Chater, who now oversees all aspects of his father Mamoun’s business with his brothers Kinan, Galal and Nedal, had previously estimated a fall 2013 opening date for the newest branch of his family’s restaurant chain. Mamoun’s serves Middle Eastern cuisine, including falafel and shawarma sandwiches, tabbouleh and baba ghanoush at budget prices, according to its website.
The Princeton restaurant will occupy the storefront at 20 Witherspoon St. between the Subway sandwich shop and local Greek deli Olives. The family purchased the building last year, the Times of Trenton reported in July, and has received approval from the town’s Historic Preservation Commission to figure out how its storefront might conform with town standards for historical buildings.
“We’re in the permit process right now, and we’re hoping for a quick turnaround so we can begin construction,” Chater said. “We’d love to open as soon as possible, but with the way construction processes go, realistically we’ll be opening in January.”
The new falafel restaurant will be opening on the site of what used to be a mattress store. Converting that “clean slate” space to a restaurant will take more time in permit-processing than expected, Chater explained.
The Princeton restaurant will be the chain’s sixth location, after its flagship location, one more New York City location on St. Mark’s Place, one location in Hoboken, one in New Haven, Conn. and one in New Brunswick. Chater said he expects the Princeton restaurant to look more like the chain’s roomier Hoboken and New Haven locations than its smaller New York City “hole-in-the-wall” falafel joints, but he added that the Princeton location will “look fancier than Hoboken.”
“In all other locations, we were always constrained by the site we had and the way the spot was built, but here we have an empty slate,” Chater said. “We have a lot more to work with.”
Expanding to Princeton has always been a goal, Chater said.
“If we had a choice, we probably would’ve opened in Princeton first,” he said, “but space and opportunity as it turns out was more available in the city.”
“It’s a very special town,” Chater added. “It’s got a lot of history, a lot of robustness.”

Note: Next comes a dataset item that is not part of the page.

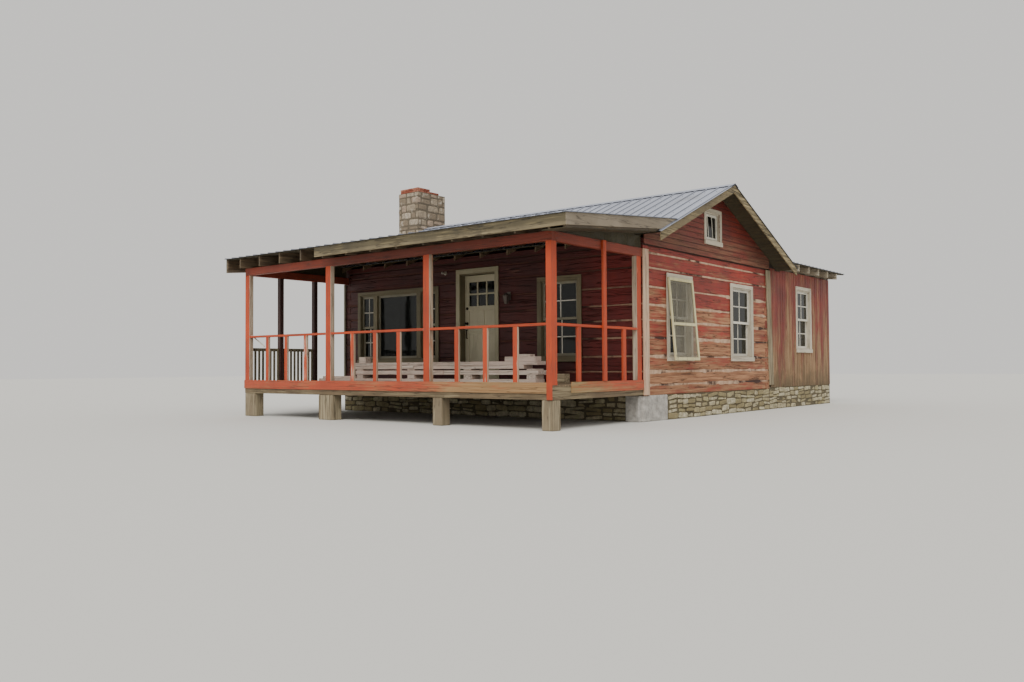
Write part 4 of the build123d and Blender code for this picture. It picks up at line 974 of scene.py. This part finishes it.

The Mamoun’s business model is ideally suited for college towns, Chater said. One of the locations in New York City is located near the campus of New York University, the New Brunswick location is next to Rutgers University and the New Haven location is close to Yale University.
“Our brand is a simple, home-like environment,” Chater said. “I think college towns appreciate it, and older generations do as well.”
Chater also said he hoped prices at the Princeton location would be “very, very close, if not the same, to prices in the city,” but added that it would depend on how market conditions develop once the restaurant has opened.
“Hopefully volume is the same as in New York City and we’re able to keep the prices the same,” Chater said, “but unfortunately it’s very hard to replicate the volume of people who come through in the city at these locations.”
A falafel sandwich at Mamoun’s in New Haven and New Brunswick currently costs $3.50, according to menus on Mamoun’s website. The same sandwich costs $3.00 at both New York City locations and in Hoboken.